James Wines (for SITE), Indeterminate Façade Building showroom for BEST products, 1975. Houston, Texas.

"This is a great example of architecture that is meant to be viewed from a car. It's one of a series of buildings that Wines did for BEST stores, which were these kind of big-box stores. They were a mass-market chain, sort of like Walmart, but had very enlightened owners, Sydney and Francis Lewis, who were big collectors of pop art. They took on this architectural firm, SITE, which functioned almost like a conceptual art group. The name stands for 'sculpture in the environment.' They wanted to make architecture that reflected principles that you would be more likely to associate with conceptual art. Of course, we were interested in it because of the idea of pre-ruination. And again, there is this idea of appropriating something and distorting it, or deflecting it. In this case, you could say that the found object is the big box store itself. They are doing something to the surface, cladding it, and transforming the façade in a way that totally changes its meaning."

Wet magazine, no.20, September/November 1979, design by April Greiman and Jayme Odgers

"This is a collaborative design by Jayme Odgers and April Greiman. Greiman became the first designer to use the Macintosh professionally, but she wasn't using a computer in the late 1970s. This design looks like Photoshop and it's made by hand. It uses the bricolage strategy, with all these floating motifs — a Noh mask, a minor celebrity, a fish, a sword, these frames upon frames, these geometries — but it combines into a unified impression of dissonance, diversity, and pluralism. The idea that it was actually composed with scissors and glue and re-photographed is very evocative for me. This is a visual equivalent of what hip-hop was doing with music. What Greiman is doing on her light table with Jayme Odgers, Grandmaster Flash is doing on its turntables.

"WET was a cultural, lifestyle magazine, called 'WET, the Magazine of Gourmet Bathing.' It was founded and edited by this character named Leonard Koren and basically it was like a Who's Who of the West Coast Postmodern set.
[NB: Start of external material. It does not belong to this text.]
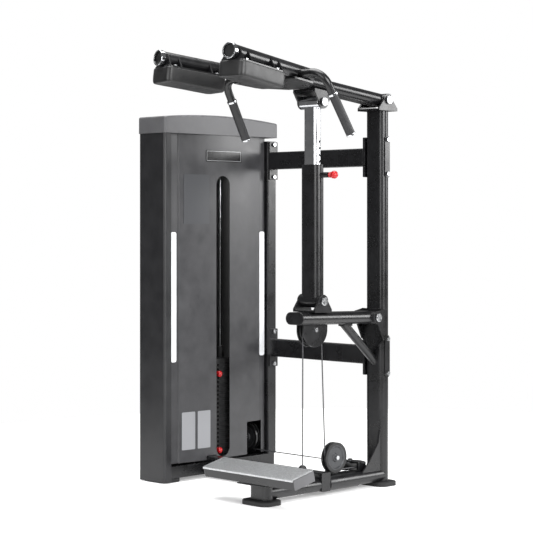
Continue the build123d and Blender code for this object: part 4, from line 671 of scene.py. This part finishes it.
class OBJECT_OT_calf_stage(bpy.types.Operator):
    """Adds the camera, the pale floor and the soft lamps"""

    bl_idname = "object.calf_stage"
    bl_label = "Set the stage"

    def execute(self, context):
        settings = context.scene.calf_stage
        scene = context.scene
        lens = bpy.data.cameras.new("camera")
        lens.lens = settings.lens
        lens.sensor_width = SENSOR_WIDTH
        lens.shift_y = settings.shift
        lens.clip_end = VIEW_DEPTH
        eye = bpy.data.objects.new("camera", lens)
        eye.location = settings.eye
        eye.rotation_euler = (math.pi / 2, 0, settings.heading)
        scene.collection.objects.link(eye)
        scene.camera = eye
        scene.view_settings.view_transform = "Standard"

        bm = bmesh.new()
        bmesh.ops.create_circle(bm, cap_ends=True, radius=settings.floor_radius, segments=FLOOR_SIDES)
        white = linear("#ffffff")
        glow = {"Specular IOR Level": 0.2, "Emission Color": white, "Emission Strength": settings.floor_glow}
        material, tree, shader = new_material("matt_studio_floor", glow)
        mottle(tree, shader, place_of(tree), 900 * MM, "#f2f2f2", "#f6f6f6", (0.75, 0.85))
        floor = mesh_object("studio_floor", bm, material, smooth=False)

        lamps = (
            ("key", settings.key, (5.0, -1.2, 2.6), 3.4),
            ("fill", settings.fill, (1.0, -6.0, 2.2), 3.6),
            ("top", settings.top, (-0.6, -0.6, 4.6), 4.0),
            ("back", settings.back, (3.4, 4.6, 2.4), 2.6),
        )
        target = Vector(LAMP_TARGET)
        for name, power, spot, size in lamps:
            light = bpy.data.lights.new(name, "AREA")
            light.shape = "DISK"
            light.size = size
            light.energy = power
            lamp = bpy.data.objects.new(name, light)
            lamp.location = spot
            lamp.rotation_euler = (target - Vector(spot)).to_track_quat("-Z", "Y").to_euler()
            scene.collection.objects.link(lamp)

        world = bpy.data.worlds.new("white_studio")
        world.use_nodes = True
        tree = world.node_tree
        tree.nodes.clear()
        rays = add_node(tree, "ShaderNodeLightPath")
        strength = add_node(
            tree,
            "ShaderNodeMapRange",
            values={"To Min": settings.sky, "To Max": settings.backdrop},
            links={"Value": rays.outputs["Is Camera Ray"]},
        )
        power = {"Strength": strength.outputs["Result"]}
        sky = add_node(tree, "ShaderNodeBackground", values={"Color": white}, links=power)
        add_node(tree, "ShaderNodeOutputWorld", links={"Surface": sky.outputs["Background"]})
        scene.world = world
        return {"FINISHED"}


class VIEW3D_PT_calf_raise(bpy.types.Panel):
    """The machine's steps and sizes"""

    bl_label = "Calf raise machine"
    bl_idname = "VIEW3D_PT_calf_raise"
    bl_space_type = "VIEW_3D"
    bl_region_type = "UI"
    bl_category = "Calf raise"

    def draw(self, context):
        for step in STEPS:
            self.layout.operator(step.bl_idname)
        for group in (context.scene.calf_upholstery, context.scene.calf_finish, context.scene.calf_stage):
            box = self.layout.box()
            for name in group.__annotations__:
                box.prop(group, name)


STEPS = (
    OBJECT_OT_calf_steel,
    OBJECT_OT_calf_plastic,
    OBJECT_OT_calf_pulleys,
    OBJECT_OT_calf_pads,
    OBJECT_OT_calf_cables,
    OBJECT_OT_calf_stage,
)
CLASSES = (UpholsterySettings, FinishSettings, StageSettings) + STEPS + (VIEW3D_PT_calf_raise,)


def register():
    for cls in CLASSES:
        bpy.utils.register_class(cls)
    bpy.types.Scene.calf_upholstery = PointerProperty(type=UpholsterySettings)
    bpy.types.Scene.calf_finish = PointerProperty(type=FinishSettings)
    bpy.types.Scene.calf_stage = PointerProperty(type=StageSettings)


def unregister():
    del bpy.types.Scene.calf_stage
    del bpy.types.Scene.calf_finish
    del bpy.types.Scene.calf_upholstery
    for cls in reversed(CLASSES):
        bpy.utils.unregister_class(cls)


def main():
    register()
    bpy.ops.object.calf_steel()
    bpy.ops.object.calf_plastic()
    bpy.ops.object.calf_pulleys()
    bpy.ops.object.calf_pads()
    bpy.ops.object.calf_cables()
    bpy.ops.object.calf_stage()


if __name__ == "__main__":
    main()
Peter Shire had an article on his teapots in that magazine, Barbara Radice, Ettore Sottsass's wife was writing for it at the time. Sottsass saw the article in WET and that's why he invited Shire to join Memphis. It wasn't all about bathing, but a lot of it was. And of course, a lot of it was about sex and drugs, but in a tasteful, funny way."

Frank Schreiner (for Stiletto Studios), Consumer's Rest chair, 1990

"This is a good example of postmodernism critiquing something. It's an ironic, rather piss-taking object about commodities and shopping. Originally, it was made by taking real parts of a shopping cart and welding them into a chair. Frank Schreiner, the designer, and a lot of his post-punk friends in Germany, these young radical designers, were using shopping carts in their houses as free furniture. But once it was made, it was the typical story: the chair got out there in the press as an image and it became so famous that they were able to put it into production. They hired a shopping cart manufacturer to make them. It's an example of this loop where you have provocation, going through a stage of mediation, which then becomes a commercialization. It does that whole story in one object. It's also really wonderful and funny. You sit down and then, where are you going? To the supermarket? Or are you the product of the capitalist environment? In a really strange way, it almost reflects this idea that's familiar from 'Blade Runner' that we are all manufactured by the images that we see, and that we are now the ultimate commodity."